Are we talking about cultural sophistication, or are both just a carefully sculpted image for an exclusive club that not everyone is skilled enough to be a part of? I I've written on feminism as a gaming counterculture, and perhaps the rise of the austere, difficult puzzle game is another counterculture to watch. But let's be careful not to confuse difficulty with superiority; there are many other aesthetic merits to consider, and it's easy to substitute "difficulty" for "masculinity" or "heteronormativity" or "privilege."

I've recently discovered the New Media Writing Forum, a "hub for digital writers to share ideas, resources, and discussion." The forum is still young, but the quality of the posts is remarkable (take, for example, this post by Andy Campbell) and everyone there seems to be serious about the medium.

Elit has lacked an online meeting point where writers could come to discuss work, criticism, and theory. I’ve noted a desire for more cohesion as a community, but individuals seem lost on how to find one another beyond the usual cliques.

This endeavor is a good reminder that people want to be talking to each other and are always looking for ways to bring the community together. Perhaps this forum can evolve into that shared space.
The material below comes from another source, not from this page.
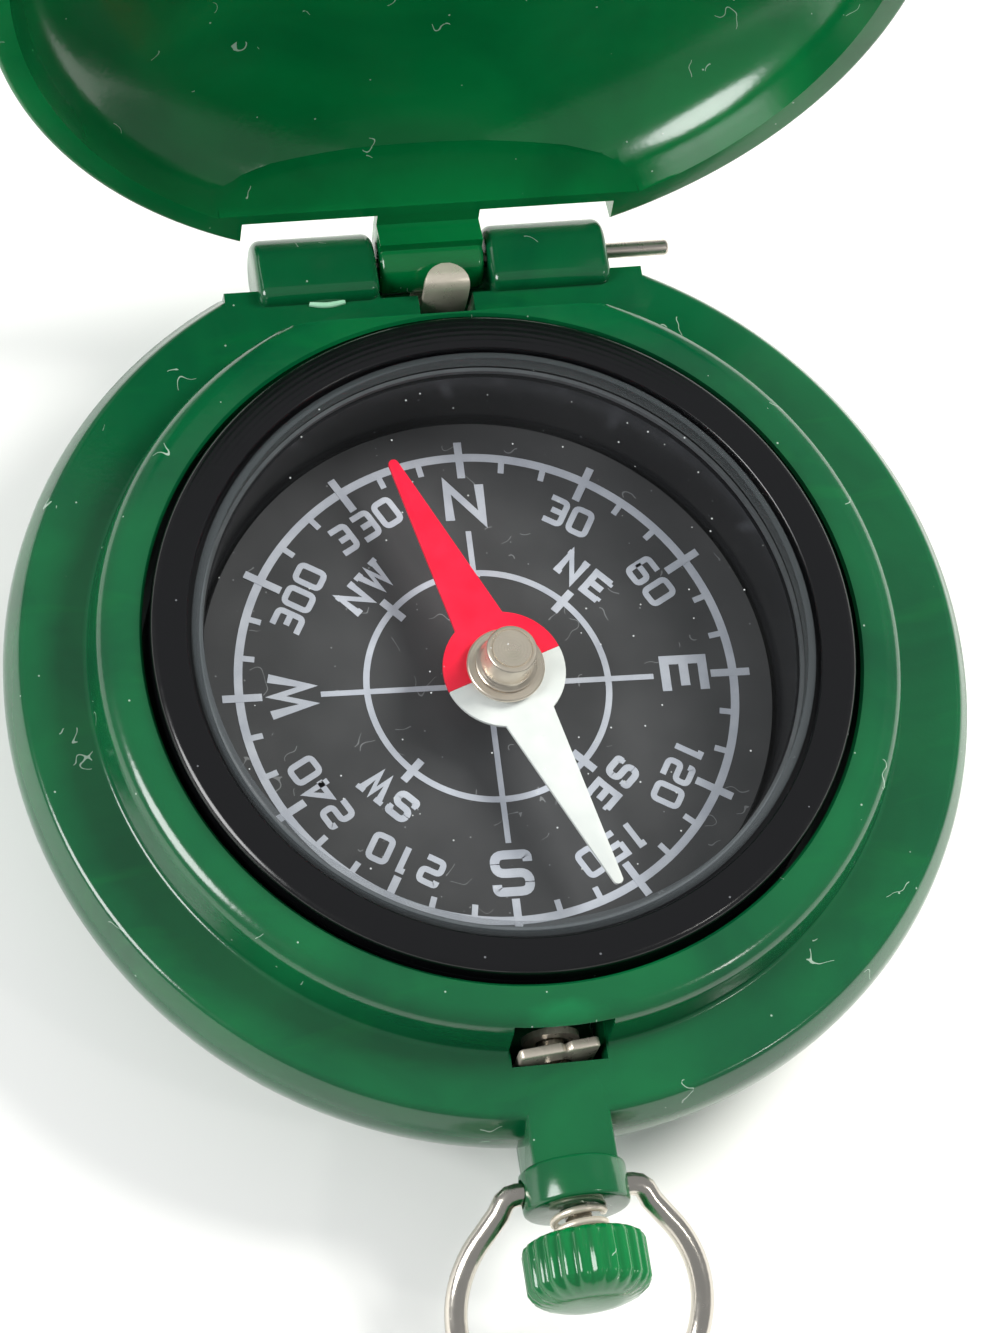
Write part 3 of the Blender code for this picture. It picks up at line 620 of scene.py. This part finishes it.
# ---- printed dial: ticks by Geometry Nodes, rings turned, glyphs as strokes ----------
def tick_tree():
    """Count bars, Length by Width, evenly turned about Z at Radius, from Start degrees."""
    tree = bpy.data.node_groups.new("evenly_spaced_ticks", 'GeometryNodeTree')
    face = tree.interface
    face.new_socket("Geometry", in_out='OUTPUT', socket_type='NodeSocketGeometry')
    face.new_socket("Count", in_out='INPUT', socket_type='NodeSocketInt')
    for name in ("Radius", "Length", "Width", "Height", "Start"):
        face.new_socket(name, in_out='INPUT', socket_type='NodeSocketFloat')
    face.new_socket("Ink", in_out='INPUT', socket_type='NodeSocketMaterial')
    given = tree.nodes.new('NodeGroupInput').outputs
    bar_size = add(tree, 'ShaderNodeCombineXYZ', {0: given["Length"], 1: given["Width"], 2: 0.02})
    bar = add(tree, 'GeometryNodeMeshCube', {"Size": bar_size.outputs[0]})
    offset = add(tree, 'ShaderNodeCombineXYZ', {0: given["Radius"], 2: given["Height"]})
    placed = add(tree, 'GeometryNodeTransform', {"Geometry": bar.outputs["Mesh"],
                                                 "Translation": offset.outputs[0]})
    spots = add(tree, 'GeometryNodePoints', {"Count": given["Count"]})
    index = add(tree, 'GeometryNodeInputIndex', {})
    part = add(tree, 'ShaderNodeMath', {0: index.outputs[0], 1: given["Count"]},
               operation='DIVIDE')
    turn = add(tree, 'ShaderNodeMath', {0: part.outputs[0], 1: math.tau}, operation='MULTIPLY')
    start = add(tree, 'ShaderNodeMath', {0: given["Start"], 1: math.radians(1.0)},
                operation='MULTIPLY')
    total = add(tree, 'ShaderNodeMath', {0: turn.outputs[0], 1: start.outputs[0]},
                operation='ADD')
    spin = add(tree, 'ShaderNodeCombineXYZ', {2: total.outputs[0]})
    copies = add(tree, 'GeometryNodeInstanceOnPoints', {
        "Points": spots.outputs[0], "Instance": placed.outputs[0], "Rotation": spin.outputs[0]})
    real = add(tree, 'GeometryNodeRealizeInstances', {0: copies.outputs[0]})
    inked = add(tree, 'GeometryNodeSetMaterial', {"Geometry": real.outputs[0],
                                                  "Material": given["Ink"]})
    out = tree.nodes.new('NodeGroupOutput')
    tree.links.new(inked.outputs[0], out.inputs[0])
    return tree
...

The Graduate Center at CUNY has released The Journal of Interactive Technology and Pedagogy (JiTP), which focuses on the philosophy and practice of teaching in the digital age. All materials are open access. JiTP features papers on successful assignments and new learning resources, but the most impressive section is on "teaching fails" to showcase how assignments go wrong when certain variables are not taken into account.

The Love Letter is a simple and fun 5 minute game that reminds us how important uninterrupted reading can be.

Alexis Madrigal for the Atlantic worries that with so many analog distractions – people, cats, swimming pools, coffee – we will never be able to sit down and read books. Naturally, the only reprieve from an endless bombardment of distraction comes from reading on a screen.

Can you concentrate on Flaubert when your cute cat is only a few feet away, or give your true devotion to Mr. Darcy when people are swimming in a pool nearby?
People who read books on paper are realizing that while they really want to be reading Dostoyevsky, the real world around them is pretty distracting with all of its opportunities for interacting with people, buying things in stores, and drinking coffee.

It's a brilliantly written article, one that leaves you wondering why nobody has written it before now.

Tim Parks argues for the merits of ebooks, noting that in addition to the fact that you can’t burn an ebook, they bring us closer to the essence of literature.

Literature is made up of words. They can be spoken or written. If spoken, volume and speed and accent can vary. If written, the words can appear in this or that type-face on any material, with any impagination. Joyce is as much Joyce in Baskerville as in Times New Roman. And we can read these words at any speed, interrupt our reading as frequently as we choose. Somebody who reads Ulysses in two weeks hasn’t read it any more or less than someone who reads it in three months, or three years.

Parks continues by drawing a correlation between the maturity of an audience and its appreciation for ebooks. They free us from the vanity and “fetishistic gratification” of showcasing what we’ve read on a bookshelf. They also eliminate the distraction of the material object, focusing our attention on the text itself.

In this sense the passage from paper to e-book is not unlike the moment when we passed from illustrated children’s books to the adult version of the page that is only text. This is a medium for grown-ups.

Parks has a point, but he does come off as a little condescending. Ebooks and tree-books both have benefits and drawbacks. They both offer certain comforts of permanence, one through physicality the other through ubiquitous distribution and ease of reproduction. Not to mention that the ebook still has a long way to go in terms of navigational ease, and in many cases even just quality of transcription.

And if the focus on the text is the virtuous, mature endeavor, on which aspects of the text should we focus when studying eLit, when the interface influences our interaction with the text more directly than the ebook’s?